I didn't see anyone argue against that. This thread started with string
processing, and everyone else has stuck to that.

> Moreover the point of combinators is not to "interweave the grammatical
> structure with other computations". Combinators do do that, and I think
> it's a great benefit.

Expect that depends on the app: sometimes a benefit, sometimes not. I've
used systems of both kinds, and neither is a pure win.

> But the point is to:
>
> a) clearly separate sequencing code from other code. In a combinator
> program the precise control flow of the program is clear.
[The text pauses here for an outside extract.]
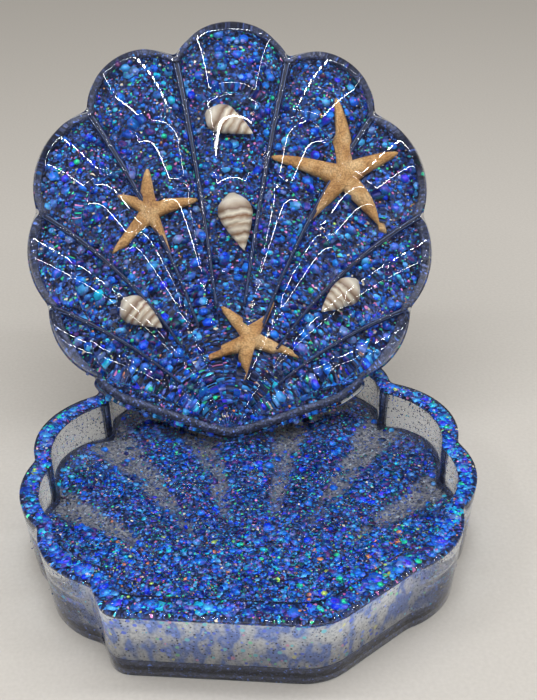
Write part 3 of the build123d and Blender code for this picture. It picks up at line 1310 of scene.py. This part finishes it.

In a way deeper than it is in a functional program not using monads? IOW,
is the clarity of "control flow" due to monads specifically or just to
functional semantics in general? AFAIK, "combinator" hasn't sprouted a new
meaning beyond its old "higher-order curried function" one.

> b) allow programs to program their own sequencing combinators (rather
> than providing some fixed set that the language designer hopes will
> be enough.

WRT parsing specifically, what kinds of desirable sequencing do you find
lacking in other approaches? Any parsing framework caters more-than-less
directly to juxtaposition, choice, optionality, repetition and (at least
conceptual) backtracking. I understand you can model all those with
combinators. What I haven't seen is an example of something clearly useful
(wrt parsing specifically) *beyond* those.

> ...
> I have been using combinators for some time now and never noticed the
> "grammar" being cluttered with all these "semantic annotations".

We often see most clearly that which we hate <wink>. I saw 'em all over the
place in the papers.

> What annotations one requires can easily be separated from the grammar
> either by sensible layout, or by the design of clever combinators that
> hide semantic annotations away.

I mentioned indirectly that what drives me is variously "speed or
maintainability" in parsing systems. "clever" is at odds with the latter --
unless all the cleverness comes built in to the system once & for all.

> ...
> Combinators are very robust under change. I have a parser written using
> combinators and I often tweak the grammar, without requiring large
> changes to other code or the parser itself.

That's encouraging!

> Have you ever written a combinator based parser or are you just
> "theorising"?

You ask that immediately before quoting my

> : I haven't tried using parser combinators, but in reading the papers ...

? Prophetic <wink>.

> Ah there's the rub -- you haven't written a combinator based parser so you
> your comments are just what you *think* might happen if you did.

Oh yes! Parsing with combinators is a Porsche. I've driven all kinds of
cars for thirty years, in various terrains and in all kinds of weather; even
built a few engines from metal I smolt myself <wink>, that other people
relied on. I used functional languages extensively too, although very
lightly this decade. So when I read the Porsche owner's manual it's not
exactly blind imagination driving my concerns. It's certainly no substitute
for a test drive, though. I installed Clean with the aim of doing that, but
had too much fun poking at other aspects of the system to get around to it.

> I don't know where you got the idea that speed is a problem!

*Can* be a problem. Fernando covered that exhaustively, and you actually
haven't disgreed with his points for all your words to the contrary <wink>.
I also have much other experience crafting elegant functional solutions that
had to be tossed in practice for the same kinds of "can't automatically
optimize a huge nest of clever higher-order applications" reasons.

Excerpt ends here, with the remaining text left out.